When the project was first announced early last year, Simon West (When a Stranger Calls '06) was set to direct, with Sarah Jessica Parker starring opposite Luke Wilson. Before production could properly get started, Simon West was gone and replaced by the fairly unknown, but talented, Nimród Antal, and Sarah Jessica Parker also left, supposedly due to "personal reasons," and was replaced by the lovely Kate Beckinsale.

I'm sure these changes made this a better film, because I personally can't see SJP doing a movie like this, and I'm sure it would have been a fairly different film had Simon West sill been involved -- all the tension the film delivered definitely wouldn't have been as effective. Budgeted at an estimated $20-million, Vacancy hit theaters in the US on April 20th to moderate numbers and mixed reviews. Somehow, despite the over-used premise, the movie surprised a lot of people; myself included.

The film follows a young bickering couple, who are lost on their way back from their parents, when (of course) they have a little car trouble on a secluded road in the middle of the night. Naturally, after failing to fix the vehicle, they're forced to spend the rest of the night at a local (and very shady) motel. Stained sheets on the bed, chocolate milk coming from the faucet, and static on every channel, could things get any worse?

Apparently they can -- the couple decide to play the VHS tapes that are laid out on top of the VCR, only to discover that the seemingly cheesy horror films they are watching are of actual people being murdered in a room very similar to theirs. After discovering that these tapes are genuine, the lights start to flicker and all hell breaks loose. Now the couple have to fend for their lives before they become more bodies in the pile of snuff tapes.

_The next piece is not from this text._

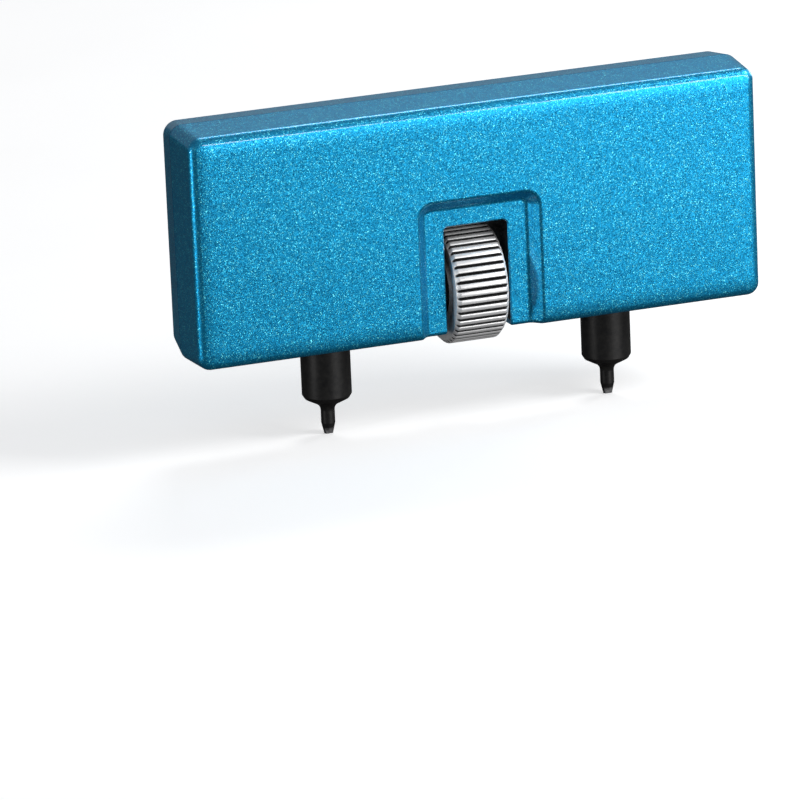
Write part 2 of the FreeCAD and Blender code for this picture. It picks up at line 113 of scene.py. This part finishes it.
# ---- light and floor ------------------------------------------------------------------------------
# name, azimuth and elevation in degrees, distance, width, height, watts; azimuth 0 is in front
PANELS = (
    ("key", 30, 2, 0.55, 0.34, 0.11, 1.88),
    ("kicker", 60, 34, 0.34, 0.16, 0.12, 0.8),
    ("strip", 152, 50, 0.70, 0.22, 0.11, 1.0),
    ("edge", -76, -4, 0.22, 0.02, 0.04, 0.14),
    ("rear", 118, 8, 0.80, 0.30, 0.25, 1.7),
)
PANEL_AIM = Vector((0.0, 0.0, 0.03))
ROOM_COLOUR = (0.93, 0.96, 1.0)
ROOM_STRENGTH = 0.26
BACKDROP_COLOUR = (0.86, 0.87, 0.88)
FLOOR_HALF = 9.0
FLOOR_TONES = ((0.80, 0.80, 0.80), (0.83, 0.83, 0.83))
FLOOR_BOUNCE = (0.05, 0.05, 0.05)
FLOOR_GLOW = 0.42
FLOOR_MOTTLE = 0.05

# ---- finishes -------------------------------------------------------------------------------------
# noise stays mostly between these
NOISE_LOW, NOISE_HIGH = 0.3, 0.7

# from the dullest flake to the brightest
PAINT_STOPS = (
    (0.0, (0.001, 0.11, 0.27)),
    (0.1, (0.003, 0.225, 0.46)),
    (0.5, (0.005, 0.262, 0.51)),
    (0.9, (0.010, 0.310, 0.56)),
    (0.95, (0.05, 0.63, 0.86)),
    (1.0, (0.22, 0.95, 1.0)),
)
PAINT_ROUGHNESS = (0.34, 0.44)
PAINT_METALLIC = 0.78
PAINT_COAT = 0.5
PAINT_DRIFT = 0.12
CLOUD_SIZE = 1.2 * MM
FLAKE_SIZE = 0.084 * MM
FLAKE_LEAN = 0.18
# bare cast metal inside the shells and on the window walls, darkened to near black as painted shade where
# little light reaches
CAST_AND_SHADE_TONES = ((0.003, 0.004, 0.006), (0.010, 0.012, 0.015))
CAST_GRAIN = 0.6 * MM
CAST_METALLIC = 0.3
# painted: this thick a skin round the sides, and all that lies before PAINT_FRONT or behind PAINT_REAR
BODY_CORNER_R = 1.7 * MM
PAINT_SKIN = 1.0 * MM
PAINT_FRONT = -5.5 * MM
PAINT_REAR = 4.3 * MM
# the faces' slight crown, towards the rounded edges
FACE_INSET = 1.36 * MM
CROWN_REACH = 2.2 * MM
CROWN_DEPTH = 0.3 * MM
CROWN_LEAN = 0.13

PLATING_TONES = ((0.90, 0.90, 0.91), (0.98, 0.98, 0.98))
PLATING_ROUGHNESS = (0.34, 0.44)
PLATING_METALLIC = 0.5
WEAR_SIZE = 1.5 * MM
# painted shade: the grooves between the ribs are coloured near black, standing in for the shadow in them
GROOVE_SHADE_COLOUR = (0.006, 0.006, 0.007)
# added to the plating's roughness in the grooves painted dark as shade
GROOVE_SHADE_ROUGHNESS = 0.3
# how far under the ribs' tops the painted shade in the grooves starts and is full
GROOVE_SHADE_START = 0.07 * MM
GROOVE_SHADE_FULL = 0.13 * MM
TREAD_MARGIN = 0.05 * MM
RING_PITCH = 0.12 * MM
RING_SHARE = 0.3
SCRATCH_SIZE = 0.08 * MM
PLATING_BUMP = 0.004 * MM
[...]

With a clichéd premise like this the movie already has a mark against it. Now the only way for it to redeem itself from becoming just another tired plot, is to give us something fresh or worth talking about after the credits roll. In my opinion Vacancy definitely delivers, thanks to the creative directing by Nimród Antal and his excellent use of suspense and tension throughout most of the movie. Considering the short running time and a cast of a mere handful of characters, the film picks up immediately after the couple check into the motel.

There's a definite sense of realism that the movie offers that's normally not apparent in other films. They could have gone for the torture and excessive gore-angle that a lot of flicks in the genre are leaning towards lately, but instead, they decide to focus all their scares around these very average people trying their hardest to survive in the direst of situations. Aside from blood and stabbings, there really isn’t any gore in the movie. Yes, the film is predictable, and there are a few angels they could have expanded upon, but regardless, the movie is an affective thriller that doesn’t require boo-scares, a long-haired ghost, or a lot of blood and guts to capture its viewers.

Despite a couple plot-holes and a seemingly abrupt ending, the movie will likely keep viewers on the edge of their seats from the moment the leads step foot in the room, to the moment the credits roll. Worth a check.